5. Multiply $$5.841$$ by $$10^6$$ (the factor in Step 1) and $$10^1$$ (the factor in Step 3) to get $$58,410,000$$.
The aforementioned steps are essentially:
\begin{align}7314 \times 7986 &= 7.314 \times 7.986 \times 10^6\\ &= 10^{0.8641} \times 10^{0.9024} \times 10^6\\ &= 10^{0.8641 + 0.9024} \times 10^6 \\ &= 10^{1.7665} \times 10^6 \\ &= 10^{0.7665} \times 10^1 \times 10^6\\ &= 5.841\times 10^7\\ &= 58,410,000 \end{align}
Since the exact solution is $$58,409,604$$, our approximation is off by about $$0.00068$$ percent.

At the end of the class, I approached my teacher and expressed my discontent to him: Why should one learn this outdated technique when we can directly generate the result with just a few key strokes on a cheap pocket calculator. Mr. Chan smiled to me and said,
Because this is the syllabus outlined by the Ministry and we have to follow.
Then, I showed him my new fx-570s scientific calculator and asked him if I could use it to get the logarithms and antilogarithms of the multiplicands. My teacher replied,
No, Wee Lee. You will have to learn to use the log table.
That was the moment when I first learnt that scientific calculators were not allowed in modern math examination. To make my government happy, I reluctantly learned and mastered the lengthy log-antilog procedure.

Later, I realized that trigonometric identity like
$$\cos\left(A \pm B\right) = -\left(\cos A \cos B \pm \sin A \sin B\right)$$
can be rewritten as:
$$\cos A \cos B = \frac{\cos(A + B) + \cos(A – B)}{2}$$
This identity is the basis of an obsolete technique called prosthaphaeresic multiplication.
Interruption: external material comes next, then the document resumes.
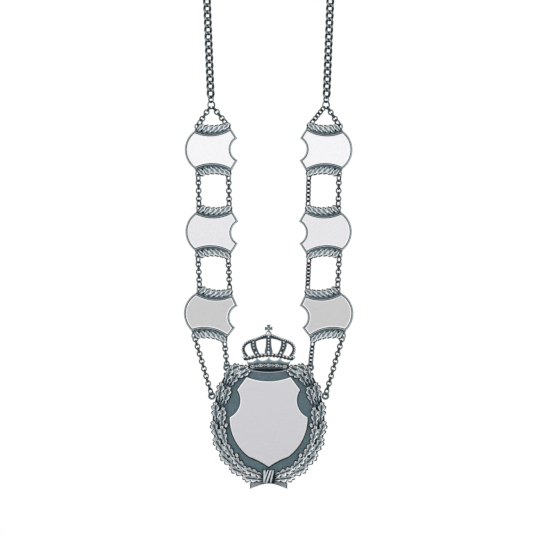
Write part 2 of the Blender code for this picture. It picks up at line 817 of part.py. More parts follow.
def circlet_outline():
    """Outline of the crown's circlet: an arched foot and a top edge that rises to five points."""
    foot_x = CIRCLET_FOOT_SHARE * CROWN_HALF_WIDTH
    top_x = CIRCLET_TOP_SHARE * CROWN_HALF_WIDTH
    foot_z = crown_shoulder() - CIRCLET_HEIGHT
    outline = arc_points((-foot_x, foot_z), (foot_x, foot_z), CIRCLET_ARCH, 4)
    outline += [(foot_x, foot_z)]
    peaks = []
    for peak in range(CIRCLET_POINTS):
        across = 1.0 - 2.0 * peak / (CIRCLET_POINTS - 1)
        peaks.append((across * top_x, crown_shoulder() + CIRCLET_ARCH * (1.0 - across * across)))
    for peak, following in zip(peaks, peaks[1:]):
        outline += arc_points(peak, following, CIRCLET_SCALLOP, 3)
    return outline + [peaks[-1]]


def cross_outline(orb_z):
    """Outline of the small cross on the orb."""
    foot_z = orb_z + 0.7 * ORB_RADIUS
    half_bar = 0.5 * CROSS_BAR
    top_z = orb_z + CROSS_HEIGHT
    middle_z = top_z - CROSS_ARM
    right = [
        (half_bar, foot_z),
        (half_bar, middle_z - half_bar),
        (CROSS_ARM, middle_z - CROSS_BAR),
        (CROSS_ARM, middle_z + CROSS_BAR),
        (half_bar, middle_z + half_bar),
        (CROSS_BAR, top_z),
    ]
    return right + mirrored(right)


def build_crown(place, back):
    """The crown's bars, circlet, orb and cross as solids that overlap."""
    back -= RELIEF_STEP
    front = back - CROWN_THICKNESS
    ridge = front - CROWN_RIDGE
    pearl_row = [(-x, z, width) for x, z, width in reversed(crown_bar(PEARL_ROW))][:-1]
    bars = (
        pearl_row + crown_bar(PEARL_ROW),
        crown_bar(OUTER_ARCH),
        crown_bar(OUTER_ARCH, -1.0),
        crown_bar(MIDDLE_ARCH),
        crown_bar(MIDDLE_ARCH, -1.0),
        crown_bar(CENTRE_ARCH),
    )
    solids = []
    for index, sections in enumerate(bars):
        layer = RELIEF_STEP * (index + 1)
        solids.append(ridged_bar("crown_bar", sections, back - layer, front - layer, ridge - layer, place))
    circlet = circlet_outline()
    levels = ((circlet, back), (circlet, front), (inset(circlet, CIRCLET_BEVEL), ridge))
    solids.append(stacked_solid("crown_circlet", levels, place))
    orb_z = crown_shoulder() + CROWN_RISE
    orb = disc_outline((0.0, orb_z), ORB_RADIUS)
    orb_top = disc_outline((0.0, orb_z), 0.5 * ORB_RADIUS)
    levels = ((orb, back), (orb, front), (orb_top, front - 0.7 * ORB_RADIUS))
    solids.append(stacked_solid("crown_orb", levels, place))
    cross = cross_outline(orb_z)
    solids.append(stacked_solid("crown_cross", ((cross, back - SEAT_GAP), (cross, front + SEAT_GAP)), place))
    return solids


def build_ribbon(place, back, front):
    """The knot round the wreath's foot and its two flared tails."""
    knot_top = KNOT_LAP - FIELD_DEPTH_DOWN
    rim = -MEDALLION_DEPTH_DOWN
    knot = [
        (-KNOT_HALF_WIDTH, knot_top),
        (-KNOT_HALF_WIDTH, rim),
        (KNOT_HALF_WIDTH, rim),
        (KNOT_HALF_WIDTH, knot_top),
    ]
    knot_front = front - KNOT_HEIGHT
    levels = ((knot, back), (knot, 0.5 * (front + knot_front)), (inset(knot, KNOT_BEVEL), knot_front))
    solids = [stacked_solid("ribbon_knot", levels, place)]
    right = [
        (0.55 * TAIL_TIP_X, rim - 0.5 * (TAIL_ARCH_DROP + TAIL_FOOT_DROP) + 0.3 * TAIL_FOOT_DROP),
        (TAIL_FOOT_X, rim - TAIL_FOOT_DROP),
        (TAIL_TIP_X, rim - TAIL_TIP_DROP),
        (0.5 * TAIL_TIP_X, rim + TAIL_ROOT),
    ]
    outline = [(0.0, rim - TAIL_ARCH_DROP)] + right + mirrored(right)
    levels = ((outline, back - SEAT_GAP), (outline, front - TAIL_HEIGHT))
    solids.append(stacked_solid("ribbon_tails", levels, place))
    return solids


def shield_outline():
    """Counter-clockwise outline of the shield, which follows the field."""
    corners = []
    for corner in SHIELD_CORNERS:
        height = FIELD_RISE_UP if corner.z > 0.0 else FIELD_DEPTH_DOWN
        corners.append((corner.x * FIELD_HALF_WIDTH, corner.z * height))
    top = corners[-1]
    right = []
    for corner, start, end in zip(SHIELD_CORNERS, corners, corners[1:]):
        right += arc_points(start, end, corner.rise * FIELD_HALF_WIDTH, corner.spans)
    last = SHIELD_CORNERS[-1]
    top_edge = arc_points(top, (-top[0], top[1]), last.rise * FIELD_HALF_WIDTH, last.spans)
    return right + top_edge + [(-top[0], top[1])] + mirrored(right[1:])


def build_shield(centre, material):
    """The bright plate with a bevelled edge in front of the medallion's field."""
    back = -0.5 * MEDALLION_THICKNESS - SEAT_GAP
    front = back - SHIELD_THICKNESS
    outline = shield_outline()
    levels = (
        (outline, back),
        (outline, front + SHIELD_BEVEL_DROP),
        (inset(outline, SHIELD_BEVEL), front),
    )

    def place(point):
        return centre.x + point[0], centre.z + point[1]

    return stacked_solid("medallion_shield", levels, place, material)


def medallion_lug(side, share, standoff):
    """Middle and root of one of the medallion's lugs: out from the wreath's edge, and in under its leaves."""
    edge = Vector(wreath_point(side * share, 0.0))
    outward = Vector((edge.x / MEDALLION_HALF_WIDTH**2, edge.y / MEDALLION_RISE_UP**2)).normalized()
    return edge + outward * standoff, edge - outward * MEDALLION_LUG_ROOT


def build_medallion(centre, material):
    """The medallion casting: sunken field, oak wreath, crown, ribbon and four pierced lugs."""

    def place(point):
        return centre.x + point[0], centre.z + point[1]

    back = 0.5 * MEDALLION_THICKNESS
    front = -0.5 * MEDALLION_THICKNESS
    levels = (
        (wreath_ring(0.0), back),
        (wreath_ring(0.0), front),
        (wreath_ring(0.5), front - WREATH_CREST),
        (wreath_ring(0.96), front - WREATH_INNER_HEIGHT),
        (wreath_ring(1.0), front),
    )
    casting = stacked_solid("medallion", levels, place, material)
    others = build_wreath_leaves(place, front)
    others += build_crown(place, back)
    others += build_ribbon(place, back, front)
    cutters = []
    for side in (-1.0, 1.0):
        for share, standoff in ((UPPER_LUG_SHARE, UPPER_LUG_STANDOFF), (SIDE_LUG_SHARE, SIDE_LUG_STANDOFF)):
            middle, root = medallion_lug(side, share, standoff)
            lug, hole = pierced_lug(
                "medallion", middle, MEDALLION_LUG_RADIUS, MEDALLION_LUG_HOLE, root, place
            )
            others.append(lug)
            cutters.append(hole)
    join_solids(casting, others)
    return merge_flat_faces(join_solids(casting, cutters, "DIFFERENCE"))


def plate_drop(row):
    """Drop of a plate's middle below the apex ring: plates and strands by turns."""
    lug_z = plate_lug(1.0, 1.0)[1]
    return ARM_SPAN + lug_z + (row - 1) * (2.0 * lug_z + STRAND_SPAN)


def medallion_middle():
    """Middle of the medallion, whose upper lugs hang on the inner strands of the last plates."""
    lowest_hole = plate_drop(len(PLATE_PLACES)) + plate_lug(1.0, 1.0)[1]
    upper_lug = medallion_lug(1.0, UPPER_LUG_SHARE, UPPER_LUG_STANDOFF)[0]
    return Vector((0.0, 0.0, apex_middle(1.0).z - lowest_hole - MEDALLION_SPAN - upper_lug.y))


def build_side(side, label, casting, chain):
    """The rings, plates and strands on one side, down to the medallion's lugs."""
    build_neck_rings(side, label, chain)
    apex = apex_middle(side)
    holders = {name: (apex, 0.5 * APEX_RING_DIAMETER) for name in ("outer", "inner")}
    for row, x, tilt in PLATE_PLACES:
        centre = Vector((x * APEX_X, 0.0, apex.z - plate_drop(row)))
        place = plate_place(side, centre, tilt)
        build_plate(f"plate_{label}_{row}", place, casting)
        for name, end in (("outer", 1.0), ("inner", -1.0)):
            top_x, top_z = place(plate_lug(end, 1.0))
            foot_x, foot_z = place(plate_lug(end, -1.0))
            top_hole = (Vector((top_x, 0.0, top_z)), PLATE_LUG_HOLE)
            build_strand(
                f"strand_{label}_{row}_{name}", holders[name], top_hole, row > 1, True, side, chain
            )
            holders[name] = (Vector((foot_x, 0.0, foot_z)), PLATE_LUG_HOLE)
    middle = medallion_middle()
    upper, _ = medallion_lug(side, UPPER_LUG_SHARE, UPPER_LUG_STANDOFF)
    lateral, _ = medallion_lug(side, SIDE_LUG_SHARE, SIDE_LUG_STANDOFF)
    inner_end = (middle + Vector((upper.x, 0.0, upper.y)), MEDALLION_LUG_RADIUS)
    outer_end = (middle + Vector((lateral.x, 0.0, lateral.y)), MEDALLION_LUG_HOLE)
    build_strand(f"strand_{label}_4_inner", holders["inner"], inner_end, True, False, side, chain)
    start = (holders["outer"][0], PLATE_LUG_RADIUS)
    build_strand(f"strand_{label}_4_outer", start, outer_end, False, True, side, chain)


def main():
    """Build the whole chain."""
    clear_scene()
    casting = finish("oxidised_silver", (0.32, 0.37, 0.40), 0.35, 1.0)
    bright = finish("satin_silver", (0.80, 0.80, 0.82), 0.3, 1.0)
    chain = finish("dark_steel", (0.16, 0.20, 0.23), 0.3, 1.0)
    build_neck_chain(chain)
    for side, label in ((-1.0, "left"), (1.0, "right")):
        build_side(side, label, casting, chain)
    build_medallion(medallion_middle(), casting)
    build_shield(medallion_middle(), bright)


main()
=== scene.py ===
"""Looks of a shooting guild chain: neck chain, link strands, six engraving plates and a crowned medallion.

Metres, +Z up. The chain hangs in the XZ plane with its fronts towards -Y. In a piece's own plane u runs
across and v runs up; on a plate u points outwards, away from the middle of the chain. A value on each vertex
says how far the dark patina has been rubbed off there, from 0 in the recesses to 1 on the crests. It also
holds
painted light: partly rubbed wear and partly a painted highlight on the wires' front and back crests, painted
shade on links seen edge on and towards the leaves' stems, and painted shadow round the leaves and the shield.
"""

import logging
import math
from collections.abc import Iterable, Sequence
from dataclasses import dataclass
from enum import Enum

import bmesh
import bpy
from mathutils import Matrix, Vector


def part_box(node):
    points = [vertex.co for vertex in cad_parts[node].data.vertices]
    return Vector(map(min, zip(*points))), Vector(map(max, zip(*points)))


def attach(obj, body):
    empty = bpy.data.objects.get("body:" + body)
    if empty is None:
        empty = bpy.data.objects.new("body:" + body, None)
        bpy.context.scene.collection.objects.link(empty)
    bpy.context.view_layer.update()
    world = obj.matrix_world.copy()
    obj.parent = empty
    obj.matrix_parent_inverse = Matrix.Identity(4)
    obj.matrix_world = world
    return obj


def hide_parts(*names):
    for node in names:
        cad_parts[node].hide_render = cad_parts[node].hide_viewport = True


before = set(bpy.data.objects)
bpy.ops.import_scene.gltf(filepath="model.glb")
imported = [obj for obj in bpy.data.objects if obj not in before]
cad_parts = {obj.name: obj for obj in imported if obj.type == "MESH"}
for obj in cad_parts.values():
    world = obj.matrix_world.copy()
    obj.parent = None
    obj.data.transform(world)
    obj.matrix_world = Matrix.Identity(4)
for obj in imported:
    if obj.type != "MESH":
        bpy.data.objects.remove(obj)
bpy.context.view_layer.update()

MM = 0.001
BODY = "root"
SHARP_ANGLE = math.radians(38.0)
MERGE_DISTANCE = 0.002 * MM
TINY = 1e-9
MITRE_LIMIT = 0.4
BACK_RUB = 0.3
PEARL_SIDES = 12
PEARL_RINGS = 7
PEARL_SHADE = (0.05, 0.6)
CORD_SIDES = 6
CORD_SHADE = (-0.2, 0.8)
EYE_STEPS = 32
EYE_SIDES = 12
EYE_SHADE = (0.2, 0.95)
NUDGE = 0.05
SATIN_DULL = 0.93

Socket = bpy.types.NodeSocket
Material = bpy.types.Material
Vertex = bmesh.types.BMVert
Point = tuple[float, float]
Triple = tuple[float, float, float]
Outline = list[Point]
Rows = tuple[Triple, ...]
Tiers = tuple[tuple[float, ...], ...]
Stops = tuple[tuple[float, Triple], ...]

log = logging.getLogger("guild_chain")


class Side(Enum):
    """The two halves of the chain, by the sign of their x."""

    LEFT = -1.0
    RIGHT = 1.0

    @property
    def label(self) -> str:
        """The word that the frame's nodes use for this half."""
        return self.name.lower()


class Slot(Enum):
    """The record's material slots."""

    CASTING = "antique_silver"
    SATIN = "satin_silver"
    WIRE = "dark_chain"


def smooth_step(low: float, high: float, value: float) -> float:
    """Ease a value from 0 at low to 1 at high."""
    share = min(max((value - low) / (high - low), 0.0), 1.0)
    return share * share * (3.0 - 2.0 * share)


def between(start: float, end: float, share: float) -> float:
    """The value at a share of the way from start to end."""
    return start + (end - start) * share


def bearing(run: Vector) -> float:
    """Direction of a run in u and v, turned from u towards v."""
    return math.atan2(run.y, run.x)


def both_ways(half: Sequence[Triple]) -> list[Triple]:
    """A table that starts on the middle line, behind its own mirror image."""
    return [(-place, *rest) for place, *rest in reversed(half[1:])] + list(half)


def circle(steps: int) -> Outline:
    """Points on a circle of radius 1, counter-clockwise."""
    turns = [2.0 * math.pi * step / steps for step in range(steps)]
    return [(math.cos(turn), math.sin(turn)) for turn in turns]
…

I was first made aware of this technique when I was flipping through Davis and Hersh in Muar Public Library.
. . . work passes into obscurity and becomes grist for the mill of antiquarians (as with, say, prosthaphaeresic multiplication). Other theories become saturated and are not pursued further. Older work is seen from modern perspectives and is recast, reformulated, while the older formulations may even become unintelligible. Applications become irrelevant and forgotten. Superior methods are discovered and replace inferior ones (vast tables of special functions for computations are replaced by the wired-in approximations of the digital computers). . .
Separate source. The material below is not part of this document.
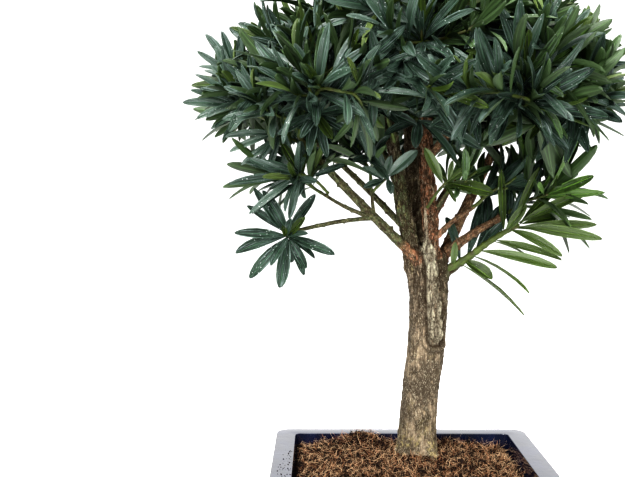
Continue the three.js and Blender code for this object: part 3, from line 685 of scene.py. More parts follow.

Philip J. Davis and Reuben Hersh (1981) The Mathematical Experience, Houghton Mifflin, Boston, p. 19.
Prosthaphaeresis is very similar to but older than the log-antilog procedure. Here's how we do the same $$7314 \times 7986$$ prosthaphaeretically.
1. Write $$7314 \times 7986$$ as $$(0.7314 \times 0.7986) \times 10^8$$. In Steps 2 to 5, we will only handle the product in the bracket, the $$10^8$$ factor will be reintroduced in Step 6.
2. Read the arccosine values for $$0.7314$$ and $$0.7986$$ from cosines table, that is: $$43^\circ$$ and $$37^\circ$$.
3. Calculate the sum and difference of these angles, that is: $$80^\circ$$ and $$6^\circ$$
4. Add the cosines of these angles: $$0.1736 + 0.9945 = 1.1681$$
5. Divide the sum by $$2$$: $$1.1681/2 = 0.58405$$.
6. Multiply $$0.58405$$ by $$10^8$$ to get: $$58,405,000$$.
The aforementioned steps are essentially:
\begin{align}7314 \times 7986 &= 0.7314 \times 0.7986 \times 10^8\\ &= \cos 43^\circ \times \cos 37^\circ \times 10^8\\ &= \tfrac{\cos(43^\circ + 37^\circ) + \cos(43^\circ - 37^\circ)}{2} \times 10^8\\ &= \tfrac{\cos 80^\circ + \cos 6^\circ }{2} \times 10^8\\ &= \tfrac{0.1736 + 0.9945}{2} \times 10^8\\ &= 0.58405\times 10^8\\ &= 0.5841 \times 10^8 \; \textrm{(to 4 significant figures)}\\ &= 58,410,000 \end{align}
Although we want our students to appreciate the tortuous path endured by the astronomers and arithmeticians a few centuries ago when they were doing multiplication aided by prosthaphaeresis, log tables or other mechanical devices, retaining them in modern school curriculum is not a good idea.

Remember that the year was 1996. We were way into the mass market phase of pocket calculators and cheap computing power was easily accessible. Therefore there was no reason for us to force the students to acquire an outdated and irrelevant technique. And this is one good example of how our government was insensitive to our information technology environment that is ever changing.

Fortunately, the modern math syllabus was reformed in 2003 and the log-antilog technique for performing multiplication is now removed.